Bond is also famously dapper, and in that regard “Taylor-Johnson, an avatar of burly machismo and suave Britishness, would make an excellent 007”, said Nugent. Having risen to fame “playing soft-spoken, shaggy-haired boys”, it might be hard to imagine him “sipping a dry martini without spitting it up and ordering a Jägerbomb instead”, she added. “But people change; they grow up.”
And can he carry off a tux? “Quite frankly – yes,” said Bethany Minelle on Sky Newsas he “was named one of GQ’s 50 best-dressed British men in 2015”.
‘A great compliment’
Asked last week whether he was going to “step into Bond’s shoes”, said The Sun, the actor replied: “I find it charming and wonderful that people see me in that role. I take it as a great compliment.”
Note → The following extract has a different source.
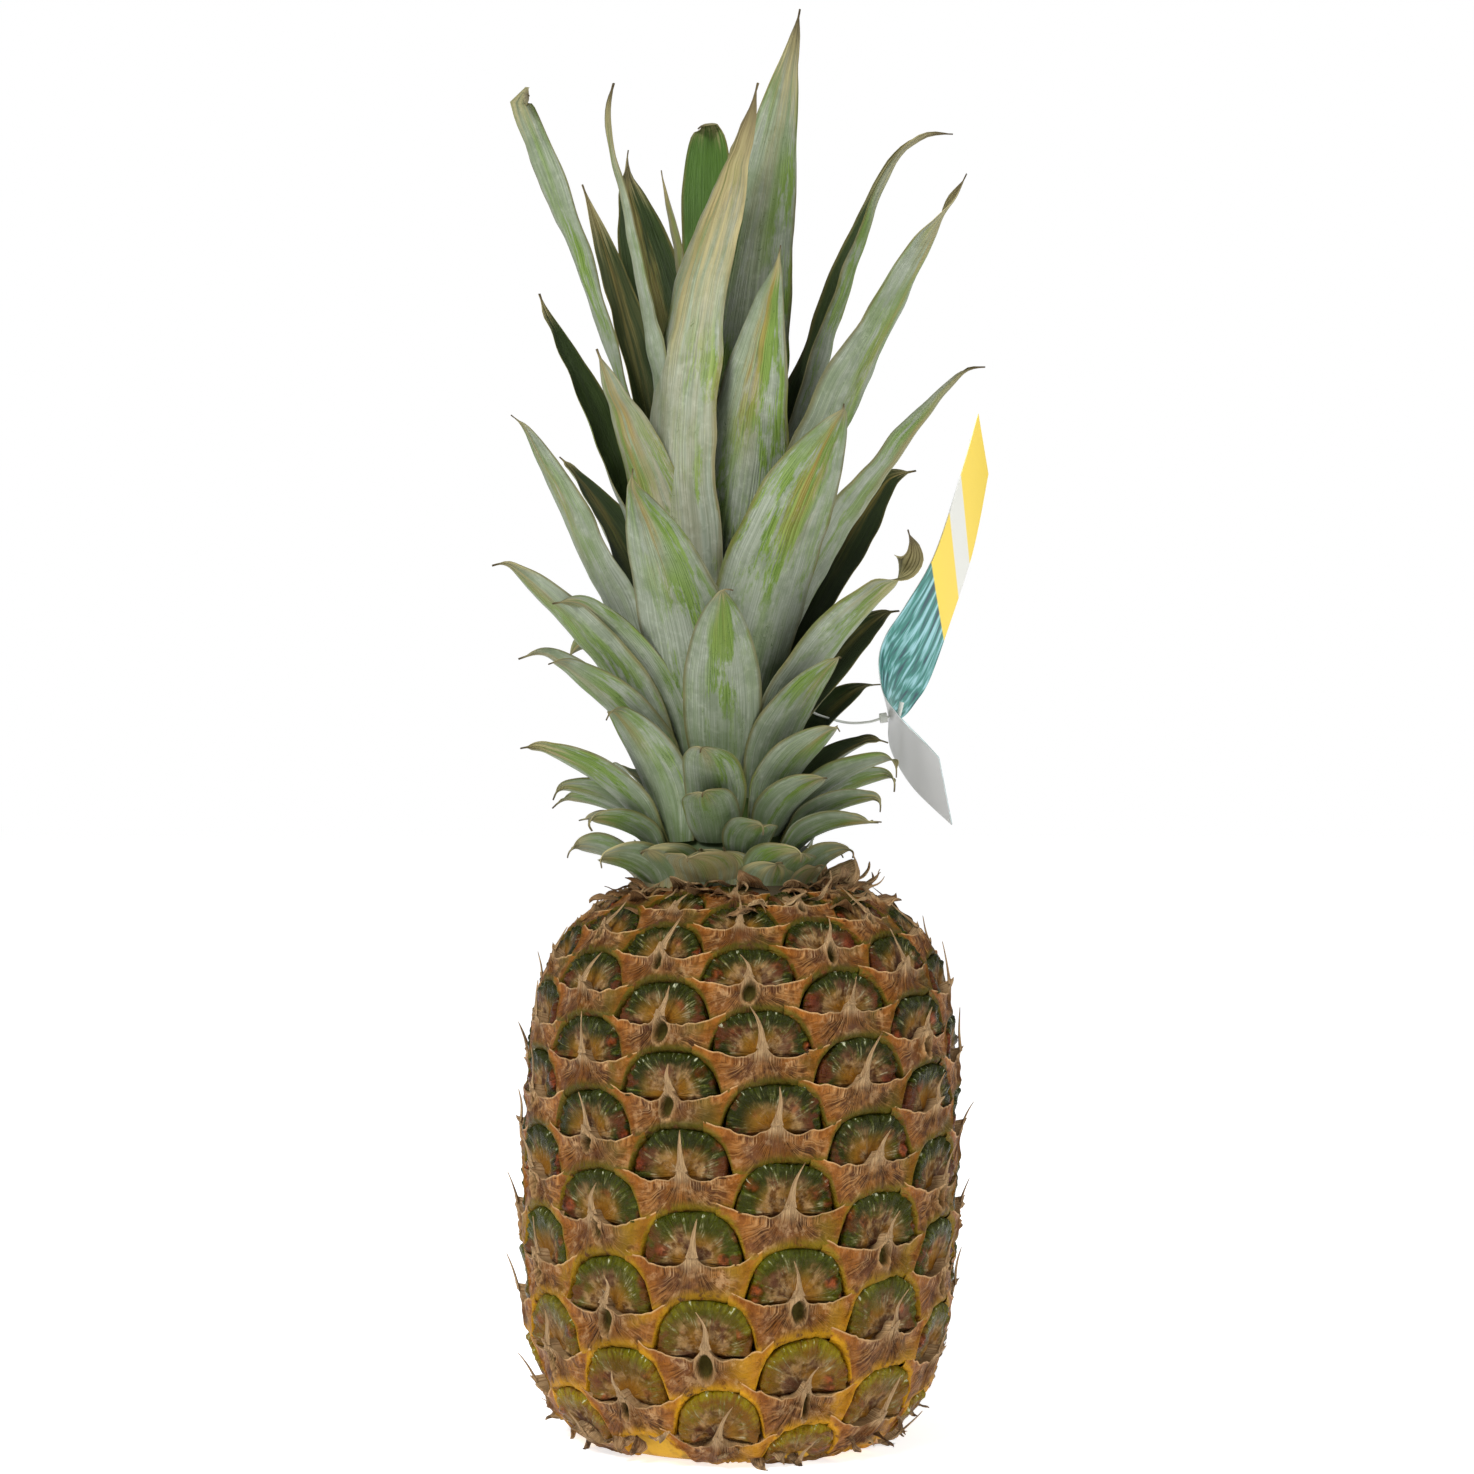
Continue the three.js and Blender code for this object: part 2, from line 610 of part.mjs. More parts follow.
function tagGeometry(swell = 0) {
  const edges = [0, 1].map((side) => {
    const curve = new THREE.CatmullRomCurve3(vectors(TAG_EDGES.map((pair) => pair[side])));
    return curve.getPoints(TAG_STEPS);
  });
  const half = TAG_THICKNESS / 2 + swell;
  const rings = edges[0].map((near, j) => {
    const far = edges[1][j];
    const width = far.clone().sub(near).normalize();
    const middle = (i) => edges[0][i].clone().add(edges[1][i]);
    const along = middle(Math.min(j + 1, TAG_STEPS)).sub(middle(Math.max(j - 1, 0))).normalize();
    const normal = new THREE.Vector3().crossVectors(width, along).normalize();
    const end = (j === TAG_STEPS ? swell : 0) - (j === 0 ? swell : 0);
    const ends = [near.clone().addScaledVector(width, -swell)];
    ends.push(far.clone().addScaledVector(width, swell));
    ends.forEach((point) => point.addScaledVector(along, end));
    const outer = ends.map((point) => point.clone().addScaledVector(normal, half));
    const inner = ends.map((point) => point.clone().addScaledVector(normal, -half));
    return { outer, inner };
  });
  return skinSheet(rings, 1);
}

// A round rod with the given number of sides along a list of points
function rod(points, radius, sides) {
  const curve = new THREE.CatmullRomCurve3(points);
  const steps = Math.round(points.length * 1.5);
  const frames = curve.computeFrenetFrames(steps, false);
  const rings = curve.getPoints(steps).map((centre, j) => {
    return Array.from({ length: sides }, (_, k) => {
      const turn = (2 * Math.PI * k) / sides;
      const point = centre.clone().addScaledVector(frames.normals[j], radius * Math.cos(turn));
      return point.addScaledVector(frames.binormals[j], radius * Math.sin(turn));
    });
  });
  return skinRings(rings);
}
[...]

When Christina Newland at Rolling Stone asked again, she said she was “greeted with a predictable poker face” and told that he “can only really talk about the things I’m going to show and tell”.
“Working out who will play the world’s favourite spy is now possibly more thrilling than whatever beautifully shot yet ever so slightly disappointing adventure he ends up filming,” said Dominic Maxwell in The Times.
Cillian Murphy was the frontrunner until recently. But “however sculpted his cheekbones, however fine an actor he is”, he turns 48 in May, said the paper. And “like Idris Elba before him, now 51, he’s surely too senior for the potential Bond club now”.
The “scorching-hot choice” when “Bridgerton” launched was 35-year-old Regé-Jean Page, but his “star has waned slightly”.
Debbie McWilliams, the “legendary casting director” who brought Daniel Craig, Pierce Brosnan and Timothy Dalton to the role, told The Telegraph she thought Taylor-Johnson was an unlikely successor. “In the 40-odd years I have worked on Bond, I have never read any predictions that have been true,” she said. “Not one.”